Given data.

Start

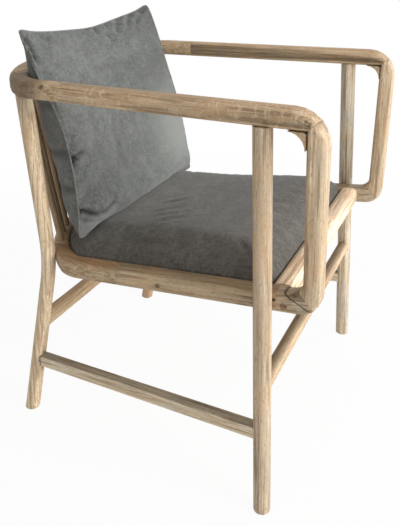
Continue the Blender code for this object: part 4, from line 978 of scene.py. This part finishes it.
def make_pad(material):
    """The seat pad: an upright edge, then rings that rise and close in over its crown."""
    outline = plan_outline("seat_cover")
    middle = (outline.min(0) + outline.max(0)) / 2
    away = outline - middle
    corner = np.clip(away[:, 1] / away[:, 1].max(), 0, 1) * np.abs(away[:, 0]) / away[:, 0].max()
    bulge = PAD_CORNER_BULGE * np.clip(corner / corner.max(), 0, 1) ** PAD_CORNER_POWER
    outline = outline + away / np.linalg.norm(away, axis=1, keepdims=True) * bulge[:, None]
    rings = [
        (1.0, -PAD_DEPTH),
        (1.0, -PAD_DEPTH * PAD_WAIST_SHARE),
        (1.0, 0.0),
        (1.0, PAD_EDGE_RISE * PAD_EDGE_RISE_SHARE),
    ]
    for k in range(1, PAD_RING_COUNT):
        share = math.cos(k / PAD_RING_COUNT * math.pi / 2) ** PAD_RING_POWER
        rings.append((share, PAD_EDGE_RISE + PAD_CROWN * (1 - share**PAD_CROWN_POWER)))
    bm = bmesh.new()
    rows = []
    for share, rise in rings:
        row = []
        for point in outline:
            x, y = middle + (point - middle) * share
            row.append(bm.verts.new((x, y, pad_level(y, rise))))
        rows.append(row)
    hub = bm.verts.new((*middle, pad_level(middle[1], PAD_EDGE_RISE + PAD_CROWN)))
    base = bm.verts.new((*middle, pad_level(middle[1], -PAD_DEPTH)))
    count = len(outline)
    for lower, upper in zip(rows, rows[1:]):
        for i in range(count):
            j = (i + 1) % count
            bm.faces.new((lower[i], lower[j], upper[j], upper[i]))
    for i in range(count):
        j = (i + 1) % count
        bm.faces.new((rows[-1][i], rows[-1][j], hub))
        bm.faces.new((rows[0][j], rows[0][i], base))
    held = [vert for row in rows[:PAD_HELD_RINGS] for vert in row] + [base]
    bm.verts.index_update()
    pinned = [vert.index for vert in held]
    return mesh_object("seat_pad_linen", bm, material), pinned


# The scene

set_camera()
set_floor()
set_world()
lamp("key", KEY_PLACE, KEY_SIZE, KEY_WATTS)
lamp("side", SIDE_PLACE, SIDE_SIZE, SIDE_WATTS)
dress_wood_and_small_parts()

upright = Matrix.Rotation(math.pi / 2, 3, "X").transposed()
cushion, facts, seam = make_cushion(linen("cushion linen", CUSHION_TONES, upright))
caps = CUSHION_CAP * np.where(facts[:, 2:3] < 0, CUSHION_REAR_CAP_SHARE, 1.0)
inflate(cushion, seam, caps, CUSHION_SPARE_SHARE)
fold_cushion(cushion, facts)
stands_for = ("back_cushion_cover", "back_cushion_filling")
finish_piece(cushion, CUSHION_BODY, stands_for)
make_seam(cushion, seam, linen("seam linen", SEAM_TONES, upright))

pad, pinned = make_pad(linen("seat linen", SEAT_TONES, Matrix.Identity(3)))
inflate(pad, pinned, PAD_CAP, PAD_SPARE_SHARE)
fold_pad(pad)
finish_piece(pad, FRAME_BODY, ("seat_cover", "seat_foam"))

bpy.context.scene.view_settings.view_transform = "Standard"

End

Objective.
Please output the complete data exactly.

Result of the task.
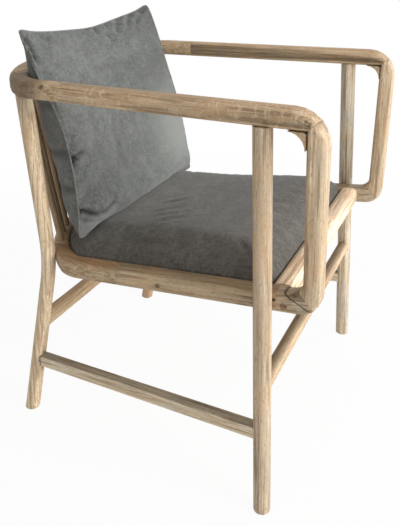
Continue the Blender code for this object: part 4, from line 978 of scene.py. This part finishes it.
def make_pad(material):
    """The seat pad: an upright edge, then rings that rise and close in over its crown."""
    outline = plan_outline("seat_cover")
    middle = (outline.min(0) + outline.max(0)) / 2
    away = outline - middle
    corner = np.clip(away[:, 1] / away[:, 1].max(), 0, 1) * np.abs(away[:, 0]) / away[:, 0].max()
    bulge = PAD_CORNER_BULGE * np.clip(corner / corner.max(), 0, 1) ** PAD_CORNER_POWER
    outline = outline + away / np.linalg.norm(away, axis=1, keepdims=True) * bulge[:, None]
    rings = [
        (1.0, -PAD_DEPTH),
        (1.0, -PAD_DEPTH * PAD_WAIST_SHARE),
        (1.0, 0.0),
        (1.0, PAD_EDGE_RISE * PAD_EDGE_RISE_SHARE),
    ]
    for k in range(1, PAD_RING_COUNT):
        share = math.cos(k / PAD_RING_COUNT * math.pi / 2) ** PAD_RING_POWER
        rings.append((share, PAD_EDGE_RISE + PAD_CROWN * (1 - share**PAD_CROWN_POWER)))
    bm = bmesh.new()
    rows = []
    for share, rise in rings:
        row = []
        for point in outline:
            x, y = middle + (point - middle) * share
            row.append(bm.verts.new((x, y, pad_level(y, rise))))
        rows.append(row)
    hub = bm.verts.new((*middle, pad_level(middle[1], PAD_EDGE_RISE + PAD_CROWN)))
    base = bm.verts.new((*middle, pad_level(middle[1], -PAD_DEPTH)))
    count = len(outline)
    for lower, upper in zip(rows, rows[1:]):
        for i in range(count):
            j = (i + 1) % count
            bm.faces.new((lower[i], lower[j], upper[j], upper[i]))
    for i in range(count):
        j = (i + 1) % count
        bm.faces.new((rows[-1][i], rows[-1][j], hub))
        bm.faces.new((rows[0][j], rows[0][i], base))
    held = [vert for row in rows[:PAD_HELD_RINGS] for vert in row] + [base]
    bm.verts.index_update()
    pinned = [vert.index for vert in held]
    return mesh_object("seat_pad_linen", bm, material), pinned


# The scene

set_camera()
set_floor()
set_world()
lamp("key", KEY_PLACE, KEY_SIZE, KEY_WATTS)
lamp("side", SIDE_PLACE, SIDE_SIZE, SIDE_WATTS)
dress_wood_and_small_parts()

upright = Matrix.Rotation(math.pi / 2, 3, "X").transposed()
cushion, facts, seam = make_cushion(linen("cushion linen", CUSHION_TONES, upright))
caps = CUSHION_CAP * np.where(facts[:, 2:3] < 0, CUSHION_REAR_CAP_SHARE, 1.0)
inflate(cushion, seam, caps, CUSHION_SPARE_SHARE)
fold_cushion(cushion, facts)
stands_for = ("back_cushion_cover", "back_cushion_filling")
finish_piece(cushion, CUSHION_BODY, stands_for)
make_seam(cushion, seam, linen("seam linen", SEAM_TONES, upright))

pad, pinned = make_pad(linen("seat linen", SEAT_TONES, Matrix.Identity(3)))
inflate(pad, pinned, PAD_CAP, PAD_SPARE_SHARE)
fold_pad(pad)
finish_piece(pad, FRAME_BODY, ("seat_cover", "seat_foam"))

bpy.context.scene.view_settings.view_transform = "Standard"